Friday, February 16, 2018 - 12:00pm

SAIL Room - 111 Levin Building

Josh Tenenbaum
Department of Brain and Cognitive Sciences
Massachusetts Institute of Technology

On what you can't learn from (merely) all the data in the world, and what else is needed

Recent successes with recurrent neural networks and other big-data techniques in AI applications raise the question of whether similar approaches might explain human language acquisition. How far can the data of language take us alone, with little other structure? I will first describe some experiments testing RNN models developed by Google that can perform some truly impressive feats in language technology, yet at the same time fail a number of basic tests of understanding syntax and semantics that cognitive scientists have long been interested in, as well as some new benchmarks that we have come up with.

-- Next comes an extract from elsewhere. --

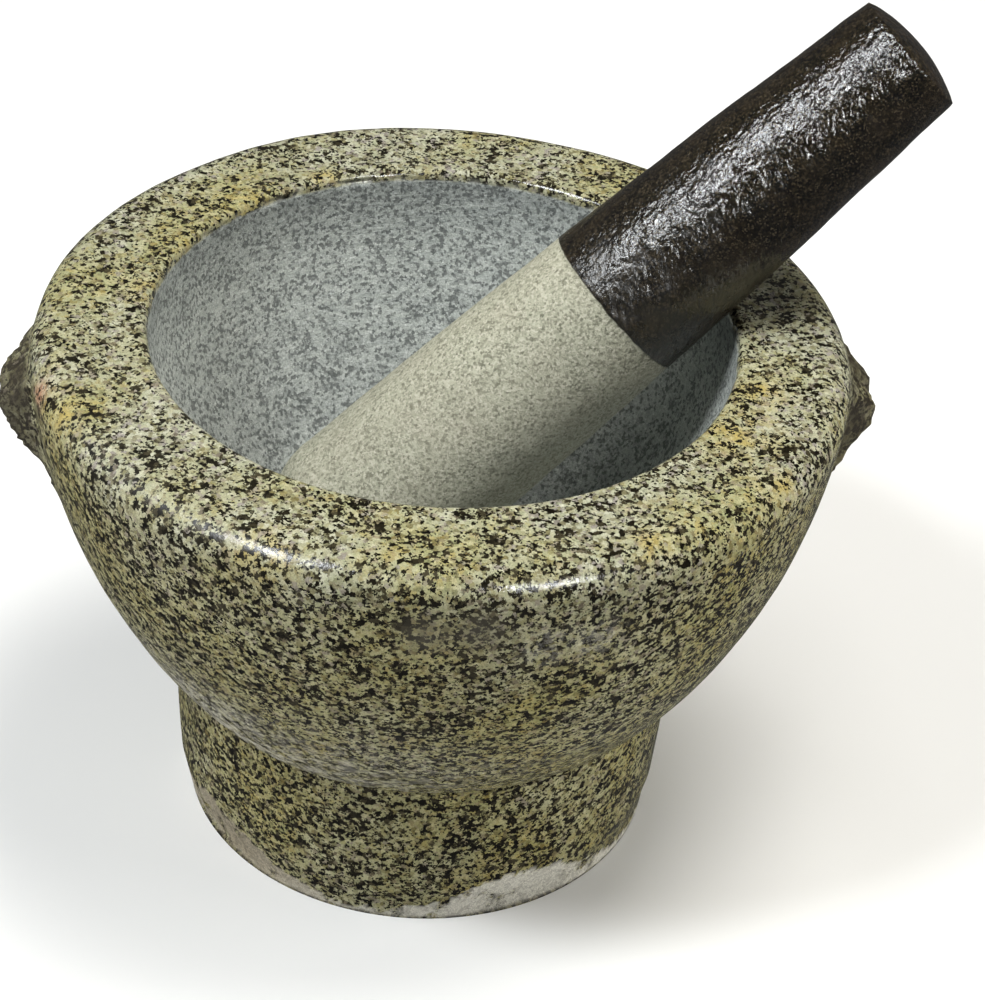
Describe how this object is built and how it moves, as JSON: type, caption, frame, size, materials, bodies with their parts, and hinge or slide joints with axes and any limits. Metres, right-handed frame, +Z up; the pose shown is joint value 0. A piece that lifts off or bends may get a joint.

They often fail for interesting reasons, based on the differences between their linear (sequential) processing architecture and the hierarchical structure of thought, their emphasis on character-level modeling as opposed to words and phrases, and their lack of interfaces to core cognition outside language. Their successes and failures illustrate how both advocates and critics of early statistical language learning were correct — Chomsky and Gleitman and Pinker were right after all, but Elman and Hinton were also right. They were just right about different things, and we can learn much by reinterpreting early debates. As a way forward, I argue for combining smart statistics with more structured, hierarchical representations, interfacing to a cognitively grounded semantics. I report some promising results, although we are far from being able to implement this at the scale Google requires. I will also sketch ideas for how RNNs can make these more structured approaches work better, with the hope of integrating these often-opposing traditions to best make progress.


The talk will begin at 12:00pm. A pizza lunch will be served at 11:45am.